Three different ways of paying for a universal benefit
So let’s take a look at the distributional consequences of moving from a means-tested benefit to a universal one, paid for in different ways. We’ll use a stylised example for clarity, but the conclusions generalise pretty well. Imagine we have a benefit worth £1000 per person, but means-tested so that only the bottom 30% of the income distribution get it. An independent commission recommends making this universal, so that everyone gets the benefit regardless of their income. There are broadly three ways we can pay for this and each has different distributional consequences.
Reducing means-tested benefits to pay for universal benefits is regressive
One way to pay for the new universal benefit would be to reprioritise some money that is currently spent on means-tested benefits. It’s trivial to see that this is going to be regressive, but let’s run the numbers anyway. Let’s say we take the money that is currently spent on our stylised means-tested benefit and use it to fund a universal version. Instead of the bottom 30% of the income distribution getting a benefit worth £1000, everyone now gets one worth £300. The bottom 30% lose £700 each and everyone else gains £300. This is nailed-on regressive and it would be a similar story if the money were reprioritised from some other area of means-tested spending.
Means-testing one universal benefit to pay for another is distributionally neutral
Another way of paying for the new universal benefit is to reduce universality in another area. This is the sort of thing that was discussed in the wake of the Dilnot Report: universal coverage for social care could be funded by means-testing some of the universal benefits that older people currently get, like winter fuel allowance or free bus passes. The distributional consequences of the switch would depend on the details, but it would be roughly neutral – we are taking money away from the same people who will get more from the new benefit.
Paying for a universal benefit through higher taxes hits the rich
The third way that we could pay for the new universal benefit is through higher taxes. We can design taxes with various distributional profiles, but we can get an idea of who would be hit by a “typical” tax rise if we look at the distribution of current UK taxes as a whole.
The chart below (based on ONS data) shows the distributional impact of extending our £1000 benefit to the whole population and funding it through an increase in “general taxation” – by which we mean a tax rise with the same distributional profile as the current UK tax system. The (positive) green bars show the additional benefits people in each income decile get and the (negative) red bars show the additional taxes they pay. The red and green bars sum to zero because, at risk of labouring the point, the money has not appeared out of thin air.
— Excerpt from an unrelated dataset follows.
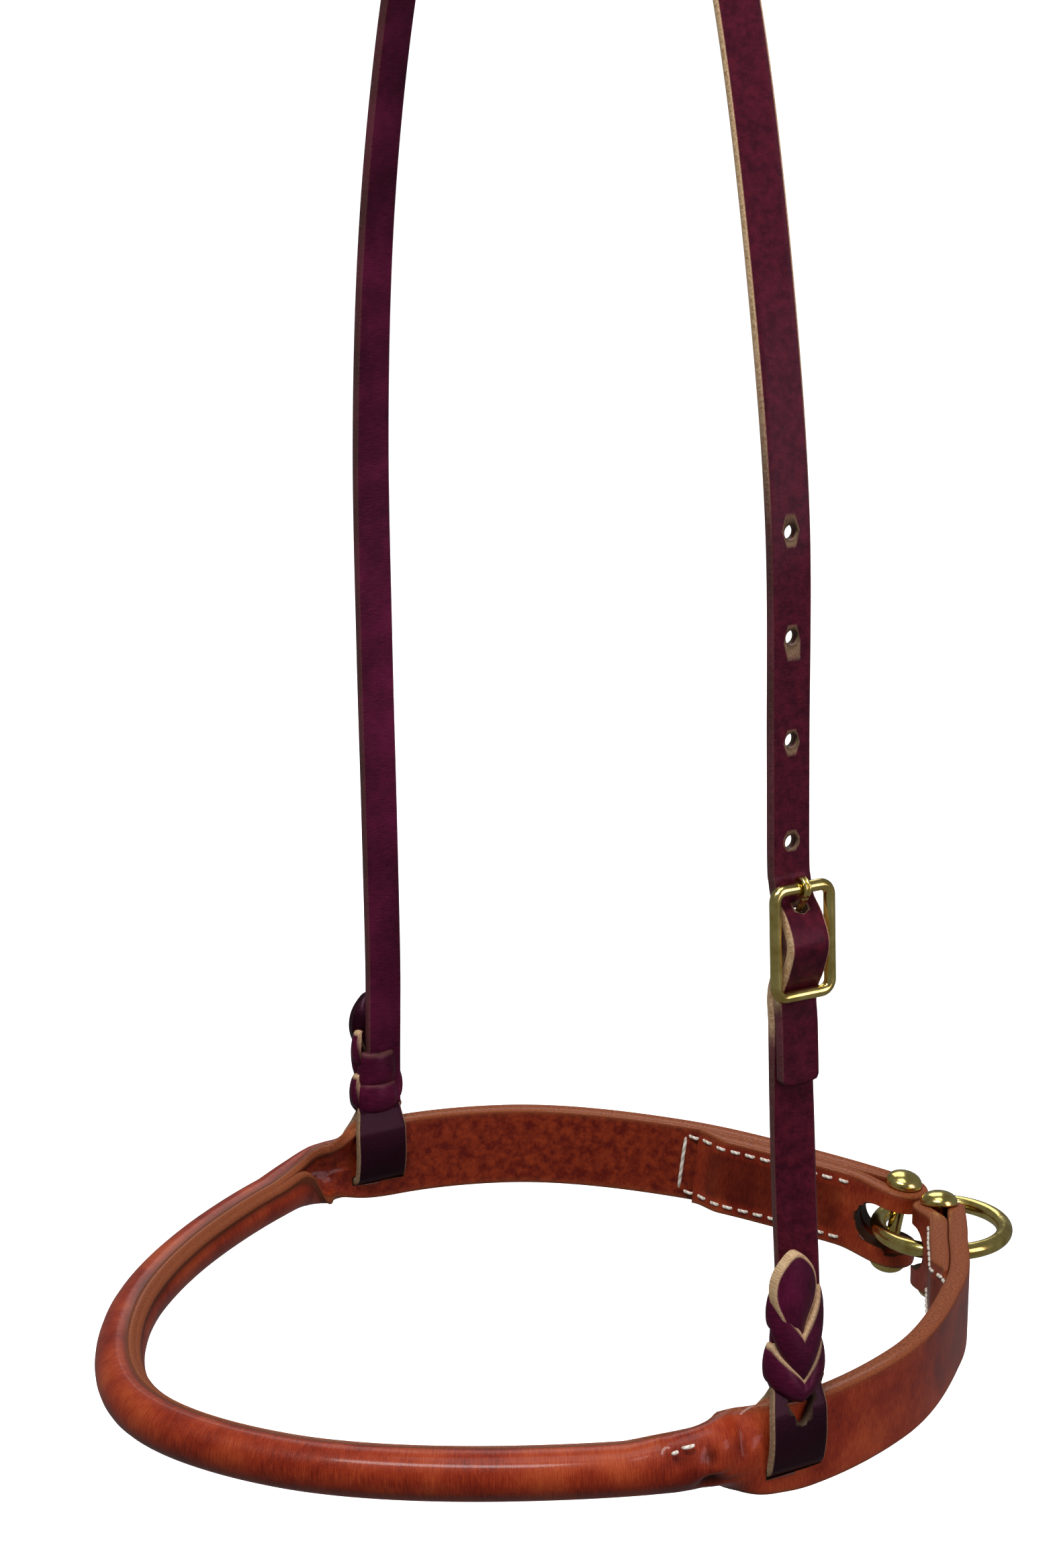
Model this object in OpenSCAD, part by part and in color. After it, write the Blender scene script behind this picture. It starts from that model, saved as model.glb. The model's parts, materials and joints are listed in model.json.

The winners from this shift to universal benefits are not the poorest, who already got the benefit, but it would be misleading to say they are the “relatively well-off”. The winners are the people in the middle, especially those just above the current means-test threshold. The biggest losers by far (in cash terms) are the richest 10%. This is a key point: the main distributional effect of a tax-funded change from means-tested to universal benefits is to move money from the people at the top of the income distribution to the people in the middle.
But you may have noticed something else in the chart. The bottom 30% of the income distribution also lose out, because they pay more tax and don’t get any additional benefit. They don’t pay much in absolute terms, but relative to their income it’s quite a lot. The chart below shows the same figures as a proportion of income: the richest still pay the most on this measure, but now the poorest are not far behind.
Now, unless you think that the bottom 30% do rather too well out of government as things stand, this doesn’t seem particularly fair. Luckily, it’s cheap to fix, since the bottom 30% only pays 7% of the cost of this policy if the money is raised through general taxation. If we were to exempt them from these tax rises, we’d still have enough to fund a universal benefit worth £970 for the rest of the population. But the point is worth noting: if universal benefits are to be funded through tax rises, the additional taxes shouldn’t hit the poorest.
The size of the state
So we’ve seen three different ways of paying for a new universal benefit with three different distributional effects: regressive, neutral and progressive. It should be obvious by now that unless you are clear which one of these you think will happen, you shouldn’t be saying anything about the distributional consequences.
How we assume the additional spending will be balanced rather depends on our assumptions about the size of the state. If we believe that tax rises are impossible or highly undesirable, then we are going to want a new universal benefit to be paid for by reprioritising spending. Up to a point we can reprioritise from other universal benefits and get something distributionally neutral – but so much of the British state is already means-tested that (unless you are willing to go for pensions or the NHS) there is limited capacity for such reprioritisation. With a fixed public spending envelope and tax profile there is only so much universality you can afford if you also want to do a certain amount of redistribution and under these assumptions, Paul’s claim that “the winners would be the relatively well-off” is just about defensible – although for a small spending item like the Dilnot reforms it would be quite easy to reprioritise spending in a neutral or progressive way.
But if we assume that more universal benefits will mean higher taxes then the picture looks very different. As shown above, the biggest losers from this would be the richest and the winners would be the people in the middle. And there are a couple of reasons to believe that this is ultimately the more reasonable assumption.
The first is that the people who are in favour of universal benefits tend to be the people who are in favour of higher taxes. Elect a government that does one, they are likely to do the other. We can see this in the recent Labour manifesto, where universal free university tuition was proposed, funded by an increase in income tax. Although the Dilnot Commission didn’t say much about how its proposals should be funded, the previous abortive attempt at social care reform (Labour’s National Care Service) was to be funded by an increase in inheritance tax.
The second is that countries with more universal benefits tend to have higher tax rates. There’s more going on in these figures than just universality versus means-testing, but in general the countries with the most universal benefits, such as the Nordics, France and Belgium, raise the most in taxes. Internationally, means-testing goes with low taxes and universality goes with high taxes.
Some conclusions
To be fair to Paul, he is far from the only person to go around saying that universal benefits are regressive. It’s even true under certain assumptions – specifically that the UK must remain a low tax country. The problem is that no one who writes opinion pieces saying that universal benefits are regressive ever seems to find space to clarify that this is their assumption. If they did, readers would probably notice that this isn’t what the proponents of universality are usually proposing, and it isn’t what countries with more universal benefits do. Moving towards a European model with more universal benefits and higher taxes would most likely amount to a transfer from the rich to the people in the middle of the income distribution. I doubt that fans of redistribution would, as Paul suggests, think this is unfair.